White House Deputy Director of Homeland Security Ken Cuccinelli. White House Advisor and Donald Trump’s son-in-law Jared Kushner. Former congressman Jason Chaffetz (R-UT). All vocal opponents of inclusive immigration policies and all people whose ancestors would have been turned away if Donald Trump’s latest immigration policy was in effect when they came to our borders.
In late 2018 the Department of Homeland Security (DHS) announced a proposed regulation, and in August of 2019, DHS published the final version of the regulation that would deny entry to migrants who may depend on federal public assistance programs. And the new regulation’s cruelty doesn’t end at our borders. As Quartz geopolitics reporter Annalisa Merelli points out, immigrants who have resided in the United States “who have used food stamps or been hospitalized for long-term care through Medicaid can now be denied a green card.” Last week, as the rule took effect, the Department of Justice formed a new section in its Office of Immigration Litigation “dedicated to denaturalizing foreign-born citizens” based on recommendations from DHS.
Immediately, lawsuits were filed against the administration in an effort to halt this miscarriage of justice, but the Trump administration turned to the Supreme Court, asking that the rule take effect regardless of any outstanding legal challenges or state freezes. In a five-four decision in January of 2020, the Supreme Court allowed the rule to go into effect in forty-nine states, excluding Illinois due to an outstanding judicial injunction. On Friday, February 21, the Supreme Court issued an additional decision lifting the final injunction and allowing national implementation of the rule.
The rule change began to affect vulnerable communities even before its official implementation, as noncitizens began dropping out of benefit programs in fear of immigration consequences.
In her dissent from the most recent decision, Justice Sonia Sotomayor noted that the federal government has sought emergency action from the Supreme Court in an unprecedented number of cases. Sotomayor argued that these emergency applications disrupt the “normal appellate process,” taking authority from the state courts who are deliberating on these policy questions.
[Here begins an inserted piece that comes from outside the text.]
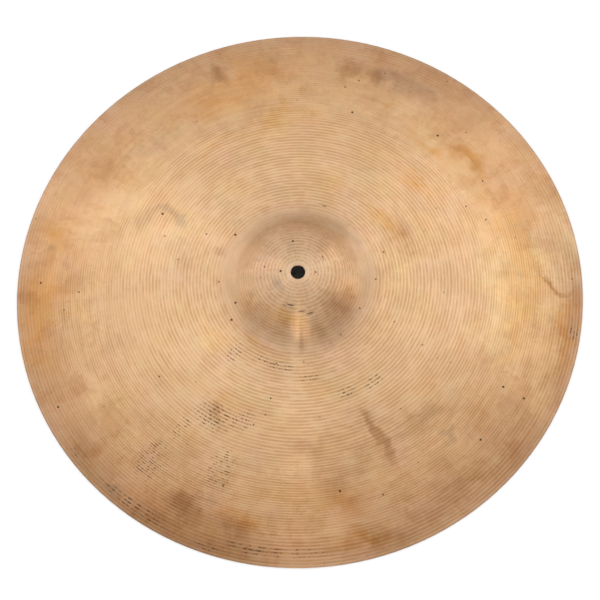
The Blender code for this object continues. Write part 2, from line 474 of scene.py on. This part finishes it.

Aside from the inherent cruelty in punishing those in need, the facts of this issue robustly dispute the Trump administration’s argument. According to a 2019 report from the nonpartisan Center on Budget and Policy Priorities (CBPP), immigrants who utilize public benefits have high rates of employment over time, and the large majority of “those who have used benefits at any point were employed a majority of the time, and even more were either employed or had an employed spouse.” Most immigrants who take advantage of these programs only do so temporarily, using them as the programs were originally intended: short-term support for people who have been struck by misfortune or whose circumstances find them otherwise unable to support themselves 100 percent.
The impact of this policy will be far-reaching. Immigrants are key to a number of sectors across the American economy. For example, immigration bolsters the falling national birth rate, ensuring that as the baby boomer generation ages out of the workforce, the national ratio of workers to retirees remains stable.
At the most recent meeting of the American Humanist Association Board of Directors, the organization expanded its scope of advocacy work to include immigration justice. The resolution demands that the humanity of refugees and migrants be front and center in our immigration policy, stating, in part, that
Policies which unduly restrict immigration or discriminate against immigrants are not only contrary to a modern, pluralistic society, but serve to disadvantage the country and its citizens.
“I came here with nothing.” So begin so many stories of the success immigrants to the United States have achieved since the country’s founding. From nothing comes something—a break, a helping hand, hard work and determination, and the interconnectedness of people sharing a common land, an economy, and a similar dream of a better life. To halt that process and turn people away or cut them off is not something humanists are willing to rationalize.